Success so often is more a result of opportunity than talent.  Mingling with people day to day remind me that there are very many bright, even brilliant people just hanging around, unemployed, or underemployed and unfulfilled. For some reason at a pivotal time in their lives they  made a wrong turn, or just were not pushed in the right direction. Or--here is a big one--they became involved in drugs that kicked off addiction or associated psychological problems.

Intelligence and talent are not enough. There has to be fertile soil. Many obviously bright and very gifted people are not directed to college, or not directed to colleges that are anywhere near where their capabilities might have landed them. I meet many talented people who in school or high school received little career guidance, or never get treated for psychological problems such as anxiety or ADHD, and underachievement became the norm. When and if they do get finally diagnosed and treated, their self-esteem is damaged, they have perfectionistic and self-critical habits, are identifying themselves as non-achievers, and trudging along in a lackluster job.

Or these people with untreated ADHD  have had  their career choices narrowed to  the type of  jobs where ADHD is not an impediment--often a high adrenalin, or active, hands on job. Maybe its in construction, or a blue collar, or hospitality job requiring little schooling. There is nothing wrong with that work. Indeed, physical work or construction or many so called blue collar jobs are probably healthier physically. But one wants to choose a job rather than   have it thrust upon one because there are no other choices. And those jobs are becoming scarcer.

Then there are kids who grow up in households where they have too many duties, or are not given transportation or money for extracurricular activities, the purchase of books, or pursuit of hobbies that might grow into a lifelong interest. Or they have a bully for a sibling, or a parent who regards education as a luxury or too expensive. Another career killer is a job that pays just enough, or are just enough fun (e.g., playing music) to be enticing, and take up years of a person life.

Having grown up in a family that provided many opportunities, I realize just how important guidance is. If not for parents who insisted that I study--to the point where it was not even an option not to, I might never have put in much effort. They discouraged part time work for a dismal minimal wage, they lived frugally in order to finance education, they avoided luxuries that might spoil work ethic, and oriented us kids to long range goals as opposed to immediate gain or social  popularity.

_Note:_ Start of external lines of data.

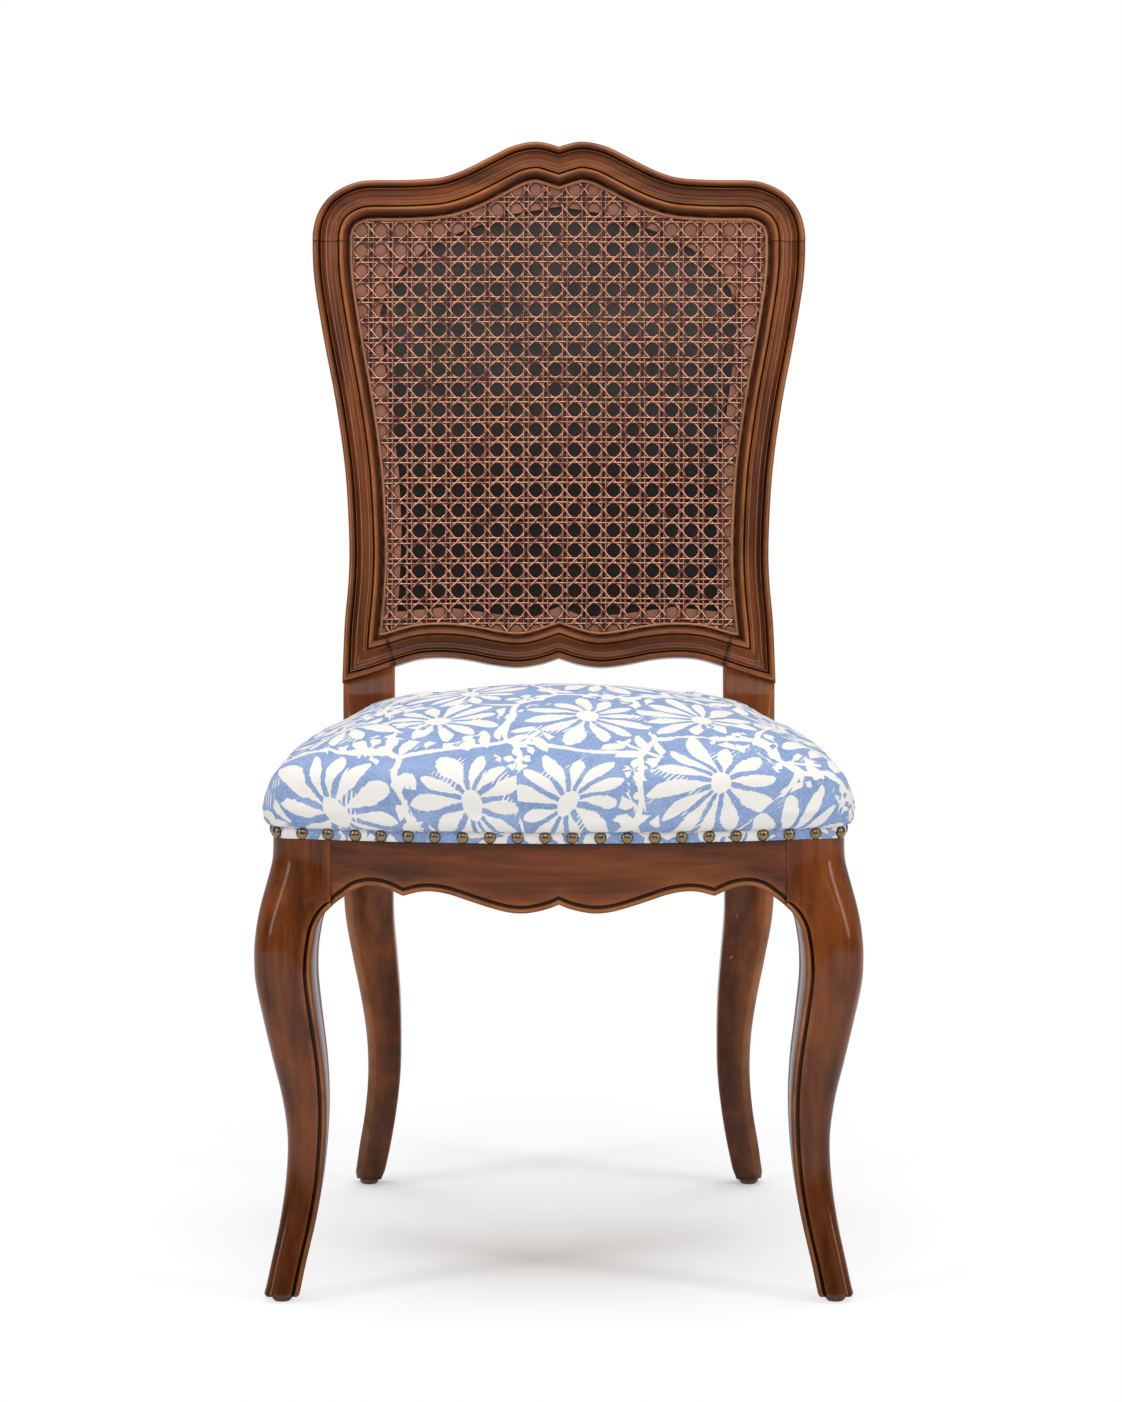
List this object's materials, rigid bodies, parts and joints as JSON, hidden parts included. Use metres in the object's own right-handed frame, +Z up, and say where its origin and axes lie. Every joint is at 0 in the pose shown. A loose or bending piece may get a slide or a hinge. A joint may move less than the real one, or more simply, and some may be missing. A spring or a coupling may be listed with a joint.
{
  "type": "dining chair",
  "caption": "Dining chair with cabriole front legs, a moulded serpentine back around a woven cane panel, and a nail-trimmed padded seat.",
  "frame": {"origin": "on the floor, under the middle of the chair's bounding box", "axes": "+Z up, +X to the chair's left as seen by someone facing it, -Y towards the front of the seat"},
  "size_m": [0.5508, 0.5905, 1.0291],
  "materials": {
    "wood": "satin",
    "beech": "matte",
    "plywood": "matte",
    "cane": "satin",
    "reed": "satin",
    "lining": "matte",
    "foam": "matte",
    "fabric": "woven",
    "band": "woven",
    "steel": "satin",
    "glide": "matte"
  },
  "bodies": {
    "root": {"back_lining": "lining", "cane_panel": "cane", "cane_spline": "reed", "corner_block_front_left": "beech", "corner_block_front_right": "beech", "corner_block_rear_left": "beech", "corner_block_rear_right": "beech", "corner_screw_front_left": "steel", "corner_screw_front_right": "steel", "corner_screw_rear_left": "steel", "corner_screw_rear_right": "steel", "crest_dowel_left": "beech", "crest_dowel_right": "beech", "crest_rail": "wood", "front_apron": "wood", "front_leg_left": "wood", "front_leg_right": "wood", "glide_front_left": "glide", "glide_front_right": "glide", "glide_rear_left": "glide", "glide_rear_right": "glide", "ledge_bottom": "wood", "ledge_left": "wood", "ledge_right": "wood", "ledge_top": "wood", "lower_back_rail": "wood", "nail_band_front": "band", "nail_band_rear": "band", "rear_apron": "wood", "rear_post_left": "wood", "rear_post_right": "wood", "seat_board": "plywood", "seat_cover": "fabric", "seat_pad": "foam", "side_apron_left": "wood", "side_apron_right": "wood"}
  },
  "joints": []
}
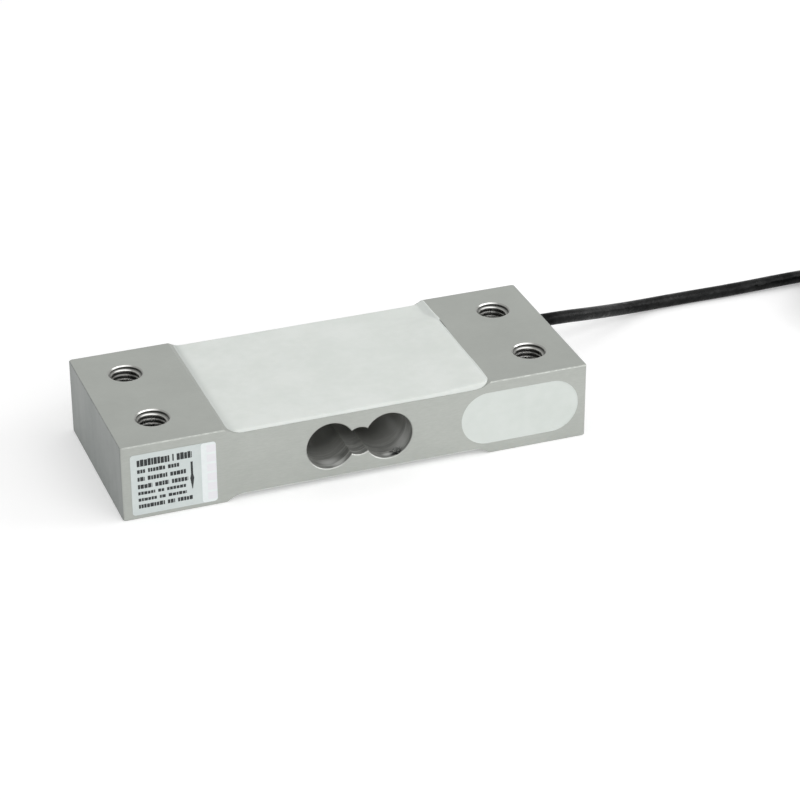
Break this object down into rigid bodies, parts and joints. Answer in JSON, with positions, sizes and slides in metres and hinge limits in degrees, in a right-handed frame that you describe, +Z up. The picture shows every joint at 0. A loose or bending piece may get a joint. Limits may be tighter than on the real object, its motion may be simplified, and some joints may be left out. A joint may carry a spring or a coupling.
{
  "type": "single point load cell",
  "caption": "Low platform load cell: an aluminium spring body with a binocular bore, silicone over its gauges, tapped mounting holes and a tied coil of shielded cable.",
  "frame": {"origin": "centre of the spring body's bottom face", "axes": "+X along the body from the load end to the fixed end, where the cable leaves; +Z up, out of the face that carries the load; -Y out of the face with the label"},
  "size_m": [0.3237, 0.0743, 0.025],
  "materials": {
    "body_aluminium": "machined, clear anodised, satin",
    "sealant_silicone": "white silicone, spread by hand, dull satin",
    "potting_silicone": "white potting compound, self-levelled, satin",
    "label_film": "pale printed polyester film, satin",
    "carrier_film": "amber polyimide film, glossy",
    "gauge_foil": "etched resistance foil, bright",
    "strip_laminate": "thin glass and resin laminate, dull",
    "tinned_copper": "tinned copper, bright",
    "enamelled_wire": "enamelled copper wire, glossy",
    "board_laminate": "green circuit board, satin",
    "chip_body": "black glazed chip resistor",
    "insulation_red": "red wire insulation, satin",
    "insulation_black": "black wire insulation, satin",
    "insulation_green": "green wire insulation, satin",
    "insulation_white": "white wire insulation, satin",
    "cable_jacket": "black extruded jacket, satin, slightly uneven",
    "bush_rubber": "black moulded rubber, dull",
    "ferrule_metal": "nickelled crimp ferrule, satin",
    "shield_braid": "tinned copper braid",
    "tie_ribbon": "black plastic ribbon with a wire in it, satin",
    "shrink_sleeve": "black shrunk sleeve, satin"
  },
  "bodies": {
    "root": {"bottom_sealant": "sealant_silicone", "bridge_wires_bottom": "enamelled_wire", "bridge_wires_top": "enamelled_wire", "cable_bush": "bush_rubber", "cable_coil": "cable_jacket", "cable_ferrule": "ferrule_metal", "cable_inlet": "cable_jacket", "cable_run": "cable_jacket", "cable_shield": "shield_braid", "cable_tail": "cable_jacket", "coil_tie": "tie_ribbon", "core_black": "insulation_black", "core_green": "insulation_green", "core_red": "insulation_red", "core_white": "insulation_white", "end_sleeve": "shrink_sleeve", "front_potting": "potting_silicone", "gauge_carrier_bottom_fixed": "carrier_film", "gauge_carrier_bottom_load": "carrier_film", "gauge_carrier_top_fixed": "carrier_film", "gauge_carrier_top_load": "carrier_film", "gauge_grid_bottom_fixed": "gauge_foil", "gauge_grid_bottom_load": "gauge_foil", "gauge_grid_top_fixed": "gauge_foil", "gauge_grid_top_load": "gauge_foil", "gauge_jumpers_bottom": "enamelled_wire", "gauge_jumpers_top": "enamelled_wire", "input_resistor": "chip_body", "lead_black": "insulation_black", "lead_green": "insulation_green", "lead_red": "insulation_red", "lead_tips": "tinned_copper", "lead_white": "insulation_white", "rating_label": "label_film", "rear_potting": "potting_silicone", "shield_drain": "tinned_copper", "span_resistor_a": "chip_body", "span_resistor_b": "chip_body", "spring_body": "body_aluminium", "terminal_pads_bottom": "tinned_copper", "terminal_pads_top": "tinned_copper", "terminal_strip_bottom": "strip_laminate", "terminal_strip_top": "strip_laminate", "top_sealant": "sealant_silicone", "trim_board": "board_laminate", "trim_board_pads": "tinned_copper", "zero_drift_resistor": "chip_body", "zero_resistor": "chip_body"}
  },
  "joints": []
}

They or  used whatever influence, skills, connections, or leverage they had to help their kids in school.

And luckiest of all was the lesson of grit. You just stay with something until you succeed. You don't have a car when you are a teen, you don't put on expensive airs, you just work like a maniac until you get what you want, and that may mean living poorly or cheaply for a while. The one who wants it most succeeds and sometimes you have to be possessed to get what you want. Because there are smarter and richer and luckier people around who will edge you out if you don't.

Every day I see people stuck--people with extraordinary abilities in arts, literature, math--who could be so much further. It seems a duty to help. Maybe give some information or direction to someone who needs it, encouragement of their abilities, some mild admonishment about their drug using habits or other unproductive habits, or even countering disinformation they have received from others.

Nothing is worse than unfulfilled dreams and regrets. Nothing is worse than knowing that you had the abilities or talents to pursue your goals, but let them languish, and that many of life's roads were never open or available, or worse, that there are many paths that, later in adulthood, you discovered  and never even knew existed and missed.